Leaders of Pakistan's Islamic political parties are threatening to launch fresh protests against the country's military ruler General Pervez Musharraf following his claim in a "60 Minutes" interview that former U.S. Deputy Secretary of State Richard Armitage threatened to bomb Pakistan "back to the Stone Age."
On Friday, U.S. President George W. Bush said that he was taken aback when he heard the claim, while Mr. Armitage denied he had ever threatened the use of military action against Pakistan if it refused to join the U.S.-led war on terror after the Sept. 11 terrorist attacks.
On Monday, General Musharraf's book will be launched in New York. The memoir reviews his experiences over the past five years and is expected to include his version of the exchange between Mr Armitage and Lieutenant General Mahmood Ahmed, the former chief of Pakistani intelligence.
General Ahmed was visiting the United States on the day of the 9/11 attacks and immediately afterwards met with U.S. officials. To this day, the full details of General Ahmed's meetings and accounts of what was discussed, have not been revealed publicly. But Pakistani and western officials have said that General Ahmed's presence in the U.S. helped the Bush administration to quickly convey the urgency of the situation to General Musharraf, prompting Pakistan to agree to join the U.S.-led war on terror.
In Pakistan, Hafiz Hussain Ahmed, a senior leader of the coalition of Islamic parties known as the Muttahida Majlis-e-Amal (MMA) said on Saturday that his group would seek a detailed parliamentary discussion on U.S.-Pakistan relations when the parliament's next session takes place. "I am amazed that it has taken General Musharraf five years to publicly reveal this exchange with Armitage. It is humiliating that our own parliament did not get to hear this first-hand account. This account came out while Musharraf was in the U.S. Didn't we as Pakistanis deserve to hear this first?" he said in an interview with CBS News. "Armitage's remarks underline the issue that America has no respect for Muslims or governments of Islamic countries," he added.
Asadullah Bhutto, a leader of the largest Islamic party known as the 'Jamaat-e-Islami' told CBS News that General Musharraf's claim "confirms what we have said all along is true. This is simply the point that the U.S. relationship with Pakistan is not that of one country being the friend of another. The Americans simply treat Pakistan like a client state – an employee who is ordered about."
Most analysts believe that the fallout from the controversy does not pose an immediate threat to General Musharraf's government. But there were also warnings that the controversy promises to solidify Pakistan's rising opposition to the ruling regime. "Parties like the MMA have said for long, Musharraf has compromised on Pakistan's vital interests, he has conceded more ground to the Americans than any other leader in this country's history," Hasan Askari Rizvi, a leading Pakistani commentator on security and national affairs told CBS News. Mr Rizvi said, General Musharraf's claim would harden "anti-Americanism and unite those who oppose ties to the U.S. This threat of being bombed back to the Stone Age is not going to be taken lightly by many people," he added.
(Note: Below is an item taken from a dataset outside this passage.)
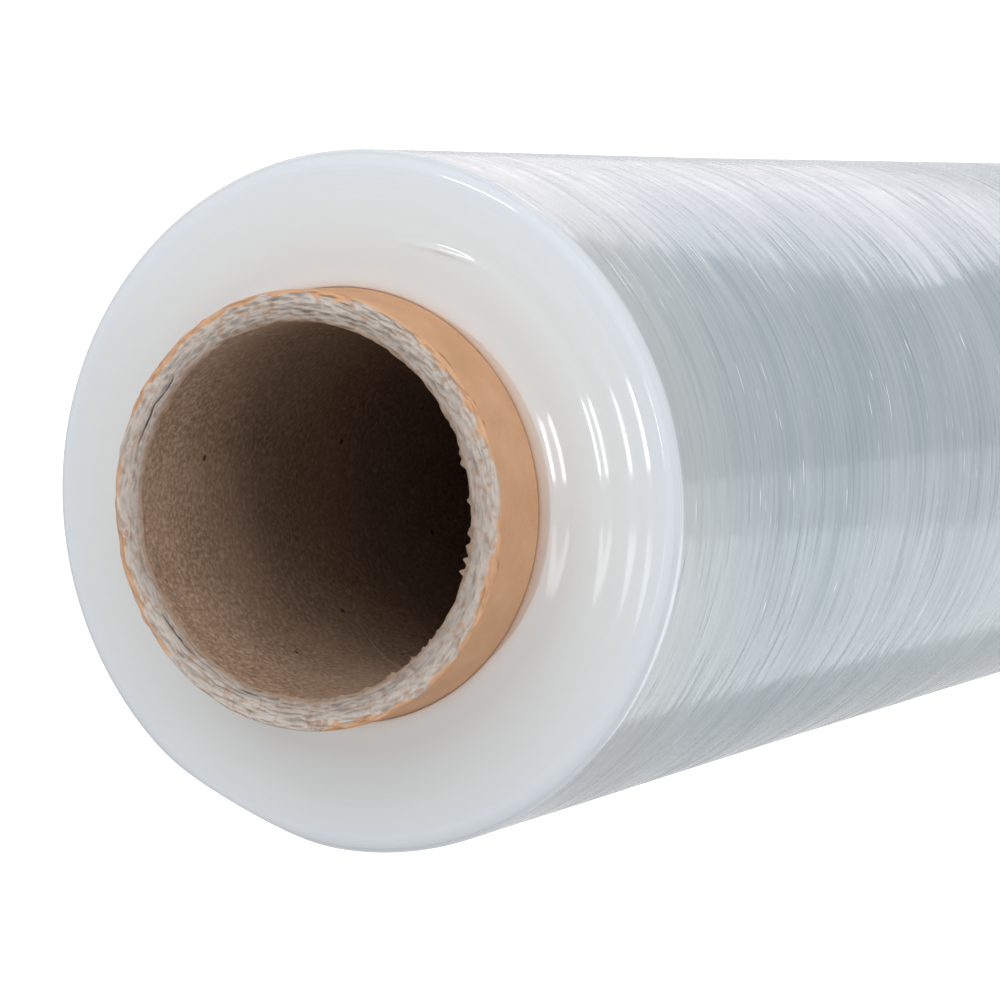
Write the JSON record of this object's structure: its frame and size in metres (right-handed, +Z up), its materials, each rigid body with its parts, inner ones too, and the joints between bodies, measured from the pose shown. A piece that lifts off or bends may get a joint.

Former Pakistani officials who dealt with the U.S. while Mr Armitage was still in office described him as a tough negotiator. "There were rumors that in his first meeting with Lieutenant General Mahmood Ahmed, Armitage conveyed a very tough message, but the exact wording has never before been revealed," said a former Pakistani government official who spoke to CBS News on the condition that his name would not be revealed.
Bull-necked, a weight-lifter and a veteran of the Vietnam war, Mr Armitage left many Pakistani officials with the impression of being unusually blunt. "He is not your usual diplomat type who speaks in a diplomatic language. When Armitage spoke, you knew this was not a man given to delivering messages between the lines. He is a straight talker," added the former Pakistani official.
Editor's note: President Pervez Musharraf's memoir will be published by Simon & Schuster on Monday. Simon & Schuster is owned by CBS.